▸ MATERIAL PROVIDED:
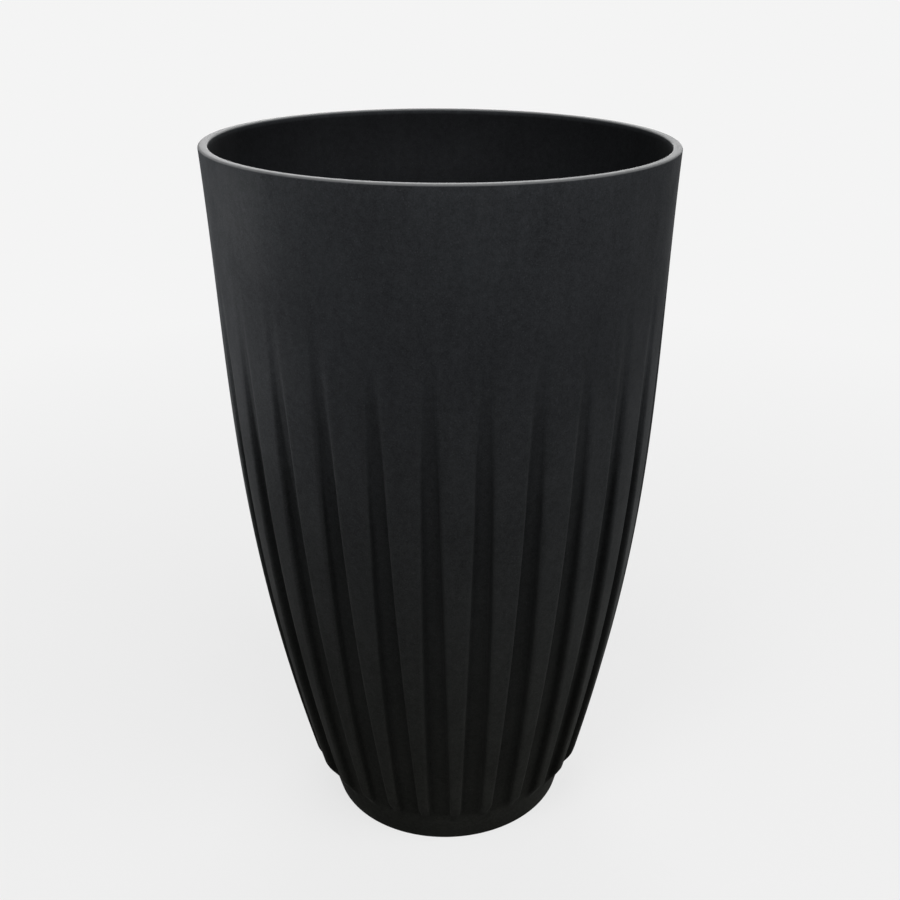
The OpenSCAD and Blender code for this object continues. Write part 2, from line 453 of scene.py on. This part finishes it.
def heights(start, end, steps):
    return [start + (end - start) * i / steps for i in range(steps)]


def potUnderside():
    # from the drain hole across the recess and the foot ring, up to where the ribs end
    ringRadius, soft = pot["footRadius"] - pot["footRing"], pot["softEdge"]
    return softened([
        (pot["drainRadius"], pot["recess"], soft), (ringRadius, pot["recess"], 2 * soft),
        (ringRadius, 0, soft), (pot["footRadius"], 0, pot["footRound"]),
        (faceRadius(pot["ribEnd"]), pot["ribEnd"], 0)])[:-1]


def potLip(outerEnd, innerStart):
    # the rounded lip, between the last height outside and the first inside
    return softened([
        (faceRadius(outerEnd), outerEnd, 0),
        (pot["mouthRadius"], pot["height"], pot["lipRound"]),
        (pot["mouthRadius"] - pot["wall"], pot["height"], pot["lipRound"]),
        (shellRadius(innerStart) - pot["wall"], innerStart, 0)], steps=5)[1:-1]


def potFloor(innerEnd):
    # from the last height inside, round the rim of the floor and into the drain hole
    floorZ = pot["recess"] + pot["base"]
    lean = (shellRadius(innerEnd) - shellRadius(floorZ)) / (innerEnd - floorZ)
    floorRim = shellRadius(innerEnd) - pot["wall"] - lean * (innerEnd - floorZ)
    return softened([
        (shellRadius(innerEnd) - pot["wall"], innerEnd, 0), (floorRim, floorZ, pot["floorRound"]),
        (pot["drainRadius"], floorZ, pot["softEdge"]), (pot["drainRadius"], pot["recess"], 0)], steps=6)[1:-1]


def potProfile():
    # one closed line round the wall's section, with the groove's depth and width at each point
    rows, height = pot["rows"], pot["height"]
    tip = pot["grooveTop"] - pot["tipShare"] * height
    outerHeights = heights(pot["ribEnd"], pot["ribFull"], rows["foot"])
    outerHeights += heights(pot["ribFull"], tip, rows["ribs"])
    outerHeights += heights(tip, pot["grooveTop"], rows["tips"])
    outerHeights += heights(pot["grooveTop"], height - pot["lipStartOutside"], rows["band"])
    innerLow = pot["recess"] + pot["base"] + 2 * pot["floorRound"]
    innerHeights = heights(height - pot["lipStartInside"], innerLow, rows["inside"])
    under = potUnderside()
    points = under + [(faceRadius(z), z) for z in outerHeights]
    outerEnd = len(points)
    points += potLip(outerHeights[-1], innerHeights[0])
    innerStart = len(points)
    points += [(shellRadius(z) - pot["wall"], z) for z in innerHeights] + potFloor(innerHeights[-1])

    # away from the grooves nothing shows of their width, and it shrinks towards the axis
    depths, slits, rims, inners = [], [], [], []
    widthLow, widthHigh = (grooveHalfWidth(z) for z in (pot["ribEnd"], pot["grooveTop"]))
    lipStart, lipFull = (height - share * pot["lipRound"] for share in pot["lipFade"])
    for i, (r, z) in enumerate(points):
        inGrooves = len(under) <= i < outerEnd and z <= pot["grooveTop"]
        depths.append(faceRadius(z) - shellRadius(z) if inGrooves else 0.0)
        narrowed = widthHigh * min(1, r / pot["slimRadius"])
        plain = widthLow * r / faceRadius(pot["ribEnd"]) if i < len(under) else narrowed
        slits.append(grooveHalfWidth(z) if inGrooves else plain)
        rims.append(ease(z, lipStart, lipFull))
        inners.append(1.0 if i >= innerStart else 0.0)
    return polyline("potProfile", points, True, depth=depths, slit=slits, rim=rims, inner=inners)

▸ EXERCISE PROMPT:
Please reproduce exactly the lines above, beginning with the first and ending with the line that contains "innerStart, 0)], steps=5)[1:-1]", and include nothing outside that range.

▸ THE RESPONSE:
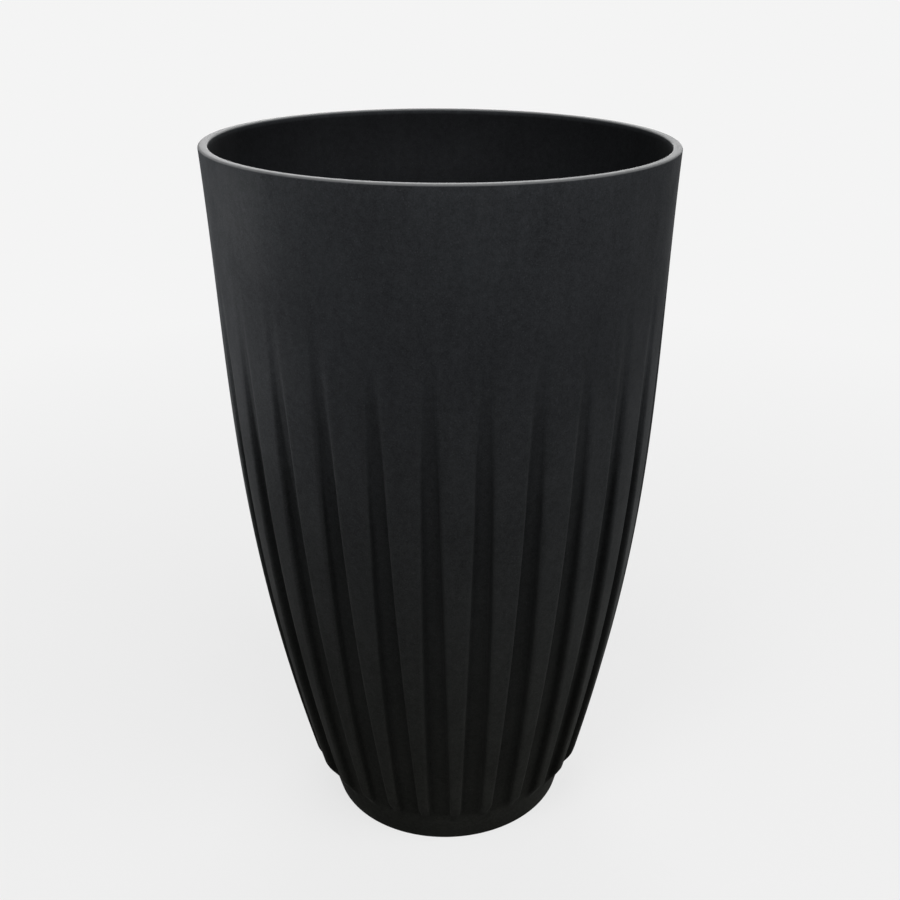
The OpenSCAD and Blender code for this object continues. Write part 2, from line 453 of scene.py on. This part finishes it.
def heights(start, end, steps):
    return [start + (end - start) * i / steps for i in range(steps)]


def potUnderside():
    # from the drain hole across the recess and the foot ring, up to where the ribs end
    ringRadius, soft = pot["footRadius"] - pot["footRing"], pot["softEdge"]
    return softened([
        (pot["drainRadius"], pot["recess"], soft), (ringRadius, pot["recess"], 2 * soft),
        (ringRadius, 0, soft), (pot["footRadius"], 0, pot["footRound"]),
        (faceRadius(pot["ribEnd"]), pot["ribEnd"], 0)])[:-1]


def potLip(outerEnd, innerStart):
    # the rounded lip, between the last height outside and the first inside
    return softened([
        (faceRadius(outerEnd), outerEnd, 0),
        (pot["mouthRadius"], pot["height"], pot["lipRound"]),
        (pot["mouthRadius"] - pot["wall"], pot["height"], pot["lipRound"]),
        (shellRadius(innerStart) - pot["wall"], innerStart, 0)], steps=5)[1:-1]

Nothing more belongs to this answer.